- **DATA FOR THIS EXERCISE**:
-- START --

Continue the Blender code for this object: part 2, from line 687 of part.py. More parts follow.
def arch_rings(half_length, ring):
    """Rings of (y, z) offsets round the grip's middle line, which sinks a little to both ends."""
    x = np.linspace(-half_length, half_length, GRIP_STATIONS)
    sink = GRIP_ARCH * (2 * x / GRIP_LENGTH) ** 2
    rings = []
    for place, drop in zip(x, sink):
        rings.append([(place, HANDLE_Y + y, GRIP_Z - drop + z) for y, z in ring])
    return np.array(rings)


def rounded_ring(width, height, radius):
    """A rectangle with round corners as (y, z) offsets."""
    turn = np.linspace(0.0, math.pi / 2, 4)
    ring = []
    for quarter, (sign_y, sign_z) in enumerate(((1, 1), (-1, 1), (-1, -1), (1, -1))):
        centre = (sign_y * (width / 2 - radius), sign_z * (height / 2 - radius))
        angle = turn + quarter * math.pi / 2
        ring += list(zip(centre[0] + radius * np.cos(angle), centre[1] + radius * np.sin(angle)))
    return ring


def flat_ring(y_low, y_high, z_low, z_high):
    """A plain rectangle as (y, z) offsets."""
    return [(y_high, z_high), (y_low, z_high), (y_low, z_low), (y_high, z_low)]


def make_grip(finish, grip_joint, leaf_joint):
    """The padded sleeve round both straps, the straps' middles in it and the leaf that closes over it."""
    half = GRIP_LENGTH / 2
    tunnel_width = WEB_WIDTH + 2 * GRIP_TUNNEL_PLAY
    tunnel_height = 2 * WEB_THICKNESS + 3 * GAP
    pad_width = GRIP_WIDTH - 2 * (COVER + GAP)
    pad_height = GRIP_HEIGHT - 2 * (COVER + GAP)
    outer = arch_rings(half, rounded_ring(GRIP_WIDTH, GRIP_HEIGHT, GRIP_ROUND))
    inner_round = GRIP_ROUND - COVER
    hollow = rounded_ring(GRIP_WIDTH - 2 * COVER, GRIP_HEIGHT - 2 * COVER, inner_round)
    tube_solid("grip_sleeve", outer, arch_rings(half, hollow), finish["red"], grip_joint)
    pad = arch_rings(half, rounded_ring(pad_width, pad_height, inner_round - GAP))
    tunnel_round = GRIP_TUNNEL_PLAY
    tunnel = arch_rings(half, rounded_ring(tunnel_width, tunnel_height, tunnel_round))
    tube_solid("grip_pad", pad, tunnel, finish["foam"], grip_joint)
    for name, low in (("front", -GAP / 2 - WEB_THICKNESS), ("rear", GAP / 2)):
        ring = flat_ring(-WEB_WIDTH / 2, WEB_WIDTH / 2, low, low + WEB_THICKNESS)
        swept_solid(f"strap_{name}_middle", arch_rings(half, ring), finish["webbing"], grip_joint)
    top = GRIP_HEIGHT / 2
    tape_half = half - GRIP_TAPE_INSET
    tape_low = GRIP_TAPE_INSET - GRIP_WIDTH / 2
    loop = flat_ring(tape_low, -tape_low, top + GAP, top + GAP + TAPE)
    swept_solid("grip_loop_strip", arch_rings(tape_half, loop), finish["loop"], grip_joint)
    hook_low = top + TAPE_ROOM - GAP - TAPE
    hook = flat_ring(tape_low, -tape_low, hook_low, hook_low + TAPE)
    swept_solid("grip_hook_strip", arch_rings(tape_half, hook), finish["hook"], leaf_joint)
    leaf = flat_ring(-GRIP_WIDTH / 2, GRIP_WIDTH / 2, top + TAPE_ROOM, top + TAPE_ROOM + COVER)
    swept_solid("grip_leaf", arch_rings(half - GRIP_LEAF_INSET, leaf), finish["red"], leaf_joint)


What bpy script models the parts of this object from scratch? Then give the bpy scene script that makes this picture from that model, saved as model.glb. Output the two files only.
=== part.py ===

-- END --

- **DIRECTIVE**: All the entries above need to be reproduced exactly.

- **PROBLEM SOLUTION**:
Continue the Blender code for this object: part 2, from line 687 of part.py. More parts follow.
def arch_rings(half_length, ring):
    """Rings of (y, z) offsets round the grip's middle line, which sinks a little to both ends."""
    x = np.linspace(-half_length, half_length, GRIP_STATIONS)
    sink = GRIP_ARCH * (2 * x / GRIP_LENGTH) ** 2
    rings = []
    for place, drop in zip(x, sink):
        rings.append([(place, HANDLE_Y + y, GRIP_Z - drop + z) for y, z in ring])
    return np.array(rings)


def rounded_ring(width, height, radius):
    """A rectangle with round corners as (y, z) offsets."""
    turn = np.linspace(0.0, math.pi / 2, 4)
    ring = []
    for quarter, (sign_y, sign_z) in enumerate(((1, 1), (-1, 1), (-1, -1), (1, -1))):
        centre = (sign_y * (width / 2 - radius), sign_z * (height / 2 - radius))
        angle = turn + quarter * math.pi / 2
        ring += list(zip(centre[0] + radius * np.cos(angle), centre[1] + radius * np.sin(angle)))
    return ring


def flat_ring(y_low, y_high, z_low, z_high):
    """A plain rectangle as (y, z) offsets."""
    return [(y_high, z_high), (y_low, z_high), (y_low, z_low), (y_high, z_low)]


def make_grip(finish, grip_joint, leaf_joint):
    """The padded sleeve round both straps, the straps' middles in it and the leaf that closes over it."""
    half = GRIP_LENGTH / 2
    tunnel_width = WEB_WIDTH + 2 * GRIP_TUNNEL_PLAY
    tunnel_height = 2 * WEB_THICKNESS + 3 * GAP
    pad_width = GRIP_WIDTH - 2 * (COVER + GAP)
    pad_height = GRIP_HEIGHT - 2 * (COVER + GAP)
    outer = arch_rings(half, rounded_ring(GRIP_WIDTH, GRIP_HEIGHT, GRIP_ROUND))
    inner_round = GRIP_ROUND - COVER
    hollow = rounded_ring(GRIP_WIDTH - 2 * COVER, GRIP_HEIGHT - 2 * COVER, inner_round)
    tube_solid("grip_sleeve", outer, arch_rings(half, hollow), finish["red"], grip_joint)
    pad = arch_rings(half, rounded_ring(pad_width, pad_height, inner_round - GAP))
    tunnel_round = GRIP_TUNNEL_PLAY
    tunnel = arch_rings(half, rounded_ring(tunnel_width, tunnel_height, tunnel_round))
    tube_solid("grip_pad", pad, tunnel, finish["foam"], grip_joint)
    for name, low in (("front", -GAP / 2 - WEB_THICKNESS), ("rear", GAP / 2)):
        ring = flat_ring(-WEB_WIDTH / 2, WEB_WIDTH / 2, low, low + WEB_THICKNESS)
        swept_solid(f"strap_{name}_middle", arch_rings(half, ring), finish["webbing"], grip_joint)
    top = GRIP_HEIGHT / 2
    tape_half = half - GRIP_TAPE_INSET
    tape_low = GRIP_TAPE_INSET - GRIP_WIDTH / 2
    loop = flat_ring(tape_low, -tape_low, top + GAP, top + GAP + TAPE)
    swept_solid("grip_loop_strip", arch_rings(tape_half, loop), finish["loop"], grip_joint)
    hook_low = top + TAPE_ROOM - GAP - TAPE
    hook = flat_ring(tape_low, -tape_low, hook_low, hook_low + TAPE)
    swept_solid("grip_hook_strip", arch_rings(tape_half, hook), finish["hook"], leaf_joint)
    leaf = flat_ring(-GRIP_WIDTH / 2, GRIP_WIDTH / 2, top + TAPE_ROOM, top + TAPE_ROOM + COVER)
    swept_solid("grip_leaf", arch_rings(half - GRIP_LEAF_INSET, leaf), finish["red"], leaf_joint)


What bpy script models the parts of this object from scratch? Then give the bpy scene script that makes this picture from that model, saved as model.glb. Output the two files only.
=== part.py ===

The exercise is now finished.